За этим они и направились к площади, где внимательное ухо всегда находило пищу пытливому разуму.

Бывает время, когда делать нечего. И с этим тоже нужно, что-то делать
Бывает время, когда делать нечего. И с этим тоже нужно, что-то делать

Невзначай дорожный разговор коснулся милосердия, той его (вредной) части, что больше показывает душевную рыхлость, нежели доброту милующего, который жертвует необходимым ради бессмысленного.

Ибо не всем людям помощь полезна, и не каждому впрок.

Тут-то под стать беседе и вынырнул он. Туркменский мальчишка лет двенадцати. Оборванный и чумазый с затравленными повадками и блеском истинного голода во взгляде. Той жажды пищи, что ставит на гибельную грань, когда не поесть сегодня, значит не иметь завтра.

Сунувшись под ноги, оборванец протянул руку, перепачканную также как и (его) судьба.

Острый взгляд и судорожные движения говорили о побитости жизнью. Мальчишка напоминал несчастного пса, лишенного силы и стаи. Встречаясь нередко, такие особи проводят дни между человеческими пинками и укусами сородичей, опасаясь последних более первых.

И среди людей таковые встречаются тоже.

Нищета не значит братолюбие
Нищета не значит братолюбие

Сарты медлили, разглядывая пасынка вселенной, оскорбляющего взор лохмотьями, а милосердие отсутствием просьбы. В отличие от них, тот ждать не мог. Все громче слышались голоса и смех его собратьев, встреча с которыми хорошего не сулила оборванцу хорошего.

Попрошайничеством и грабежами для себя и старших воров, беспризорники промышляли на своих улицах, расправляясь с чужаками беспощадно, и мерзко.

Затравленный мальчишка нырнул в канаву.

Ему уже ничем не помочь...

вздохнул кто-то

Тебе тоже

Каркнула ворона в ответ.

Голос был явен, но сарты решили "послышалось", а один из них швырнул в дерзкую куском вяленой дыни, носимой под полой на случай голода, или скуки.
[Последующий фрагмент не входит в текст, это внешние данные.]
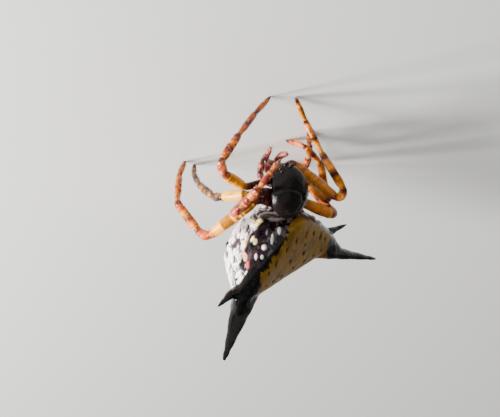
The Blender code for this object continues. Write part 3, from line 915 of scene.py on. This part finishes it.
def palp_stations(word, side):
    """Points along a palp, thinner at each of its joints."""
    path = [from_body(mirrored(p, side)) for p in PALPS[word]]
    stations = []
    for centre, tangent, radius, mark in curve_points(path, PALP_GIRTH, 60):
        knot = min(abs(mark - place) for place in PALP_KNOTS)
        radius *= 0.84 + 0.16 * smooth(0, 0.05, knot)
        stations.append((centre, tangent, radius, mark))
    return stations


for side, word in SIDES:
    part = bmesh.new()
    mark = pull_tube(part, palp_stations(word, side), 16)
    finish(f"{word}_feeler", part, LEG_CHITIN, [f"{word}_palp"],
           lambda vert: ramp(PALP_COLOURS, vert[mark]))

# %% [markdown]
# ## The legs
# A spider's leg has seven parts. Here they are six runs along one bent line: coxa with
# trochanter, femur, patella, tibia, metatarsus and tarsus. Each leg is one pulled tube
# that thins at each joint, so that it reads as jointed chitin. Each ring carries its
# place along the leg, and the bands of colour follow that.

# %% Lines of the legs
# Where each pair of legs leaves the body: out to its side, forward and up.
HIPS = {1: (0.50, 0.84, -0.56), 2: (0.60, 0.12, -0.56),
        3: (0.58, -0.22, -0.62), 4: (0.50, -0.82, -0.54)}
TOE_RADIUS, TOE_FLAT, BEND = 0.16, 0.05, 0.40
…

Больше мальчишку никто не видел. Ночью он умер.

Вскоре к городу подступил Толуй. Войско Царевича выросло до восьмидесяти тысяч человек. Кого здесь только не было... И каждому нашлась работа.

Ворота Победы

Побеждают, и гордятся победой - разные люди.

Толуй подвел коня к Воротам Победы, огромным и несокрушимым как все в Мерве. Возвели их при сельджукских султанах, когда победы еще были, но не так много, чтобы сегодня не брало взаймы у вчера.

За эту идею, мервцы ухватились как средний возраст хватается за отношения с юностью. Безоглядно и бесповоротно. Не желая ни говорить, ни слушать. Глотая последнюю (может статься!) любовь глоток за глотком, исступленно и жадно. Правители не скупились на лесть, разжигая пламенеющие чувства постоянными торжествами.

Каждый горожанин ощущал себя жителем великой столицы, человеком иной раз без будущего, но с каким прошлым! Пусть сегодня судьбой (и могилами предков) распоряжаются пришлые (кто сказал? Стража!), но если понадобится...

Он всем покажет, что такое победитель. И кто это такой.

Мавзолей Султана Санджара. Перед монголами, и сегодня
Мавзолей Султана Санджара. Перед монголами, и сегодня

Сказать что Мерв жил победами, не сказать ничего. Ими он дышал и питался, наполняясь причастностью к былому величию. Блаженный напиток давал забвение, обращая в ничто утерю столичного положения, господство посредственных и растущие (от них) притеснения.

Гордость не склонна замечать противоречий, потому гордились всем и сразу. Победами арабов над персами и персов над арабами, сельджуков над халифами и гузов над сельджуками, хорезмшахов над кара-китаями и гуридов над хорезмшахами. Неважно кого и когда побили, главное это были наши.

Спроси у мервца: кто победил?

Мы!

Кого?

Всех!

С тем кто мы, и кого всех было сложнее, но подробных расспросов не любили, и за них легко можно было попасть на цепь. Кормя темничных крыс (тех и других) пока родственники не соберут выкуп за любителя неосторожных бесед. Могли и побить. Особенно на улице, где кулаки чешутся сильнее языков.

Словом все мервцы. Молодые и старые, добрые и злые, покладистые и строптивые, деловитые и расхлябанные, смиренные и спесивые. Все гордились, и все говорили

Если надо. Повторим.

И вот надо пришло, а повторять вышло 200 человек. Из полумиллиона.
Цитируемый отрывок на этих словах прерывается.